Romaine lettuce succession planting guide for never ending salad harvests in home garden bed

For a home garden bed, the simplest way to keep romaine coming is to divide the bed into small sections and plant one short row or block every 7 to 10 days instead of sowing the whole thing at once. Romaine grows fast enough that this rhythm keeps new plants replacing the ones you harvest.

Start with a loose, level bed in full sun for spring and fall, then give afternoon shade in warmer weather. Mix in compost, rake the surface fine, and water before sowing so the top inch is evenly moist. In each section, sow seed about 1/4 inch deep, fairly thick, in a band 3 to 4 inches wide or in short rows 10 to 12 inches apart. Cover lightly and press the soil so seed touches moisture.

As soon as seedlings are up, thin in stages instead of all at once. First thin to about 2 inches apart and eat the thinnings. A week later thin to 4 to 6 inches for baby romaine, or 8 inches if you want full heads. That one habit gives you an extra harvest without stealing space from later plantings.

A very workable pattern for one raised bed is this: plant section 1 this week, section 2 next week, section 3 the week after, then circle back to section 1 once the earlier crop is mostly harvested. In cool weather, sow every 7 days. In warm weather, stretch it to 10 to 14 days because plants mature faster and heat can make them bolt.

For truly steady salads, harvest two ways. Pick outer leaves once plants reach hand size and leave the center growing, or cut whole mini heads young before they get tight. Many home gardeners do both: leaf-pick from some plants and take whole heads from others. That keeps the bed productive instead of emptying it all at once.

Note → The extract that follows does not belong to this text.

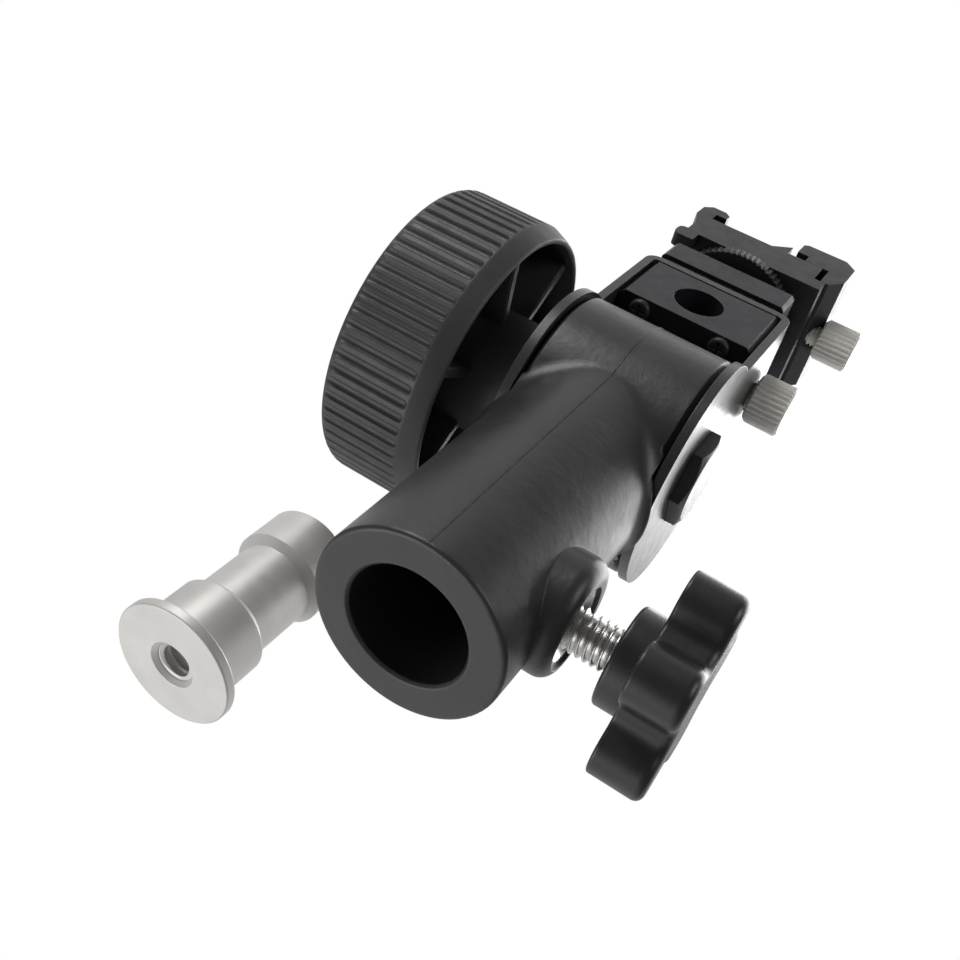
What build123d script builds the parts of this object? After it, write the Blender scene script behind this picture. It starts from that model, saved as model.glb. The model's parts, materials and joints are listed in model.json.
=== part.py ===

Water matters more than people admit. Romaine that dries out between waterings turns bitter, grows slowly, and bolts sooner. Keep moisture even, especially during germination and the week after thinning. A light mulch between rows helps, but keep it back from tiny seedlings so they do not get smothered.

When weather warms, sow heat-tolerant romaine in the shadiest part of the bed, use shade cloth in the afternoon, and germinate seed in cooler soil if needed. In summer, many gardeners start the next batch indoors or in plug trays, then transplant into gaps where finished plants were pulled. That trick keeps succession going when direct sowing gets patchy.

When weather cools again, tighten the schedule and sow heavier because fall romaine is usually the sweetest stretch of the season. The bed keeps feeling full if there are always seedlings, teenagers, and harvest-size plants sharing space. That is the whole game: small sowings, regular thinning, steady water, and harvesting before every plant decides to become a giant all at once.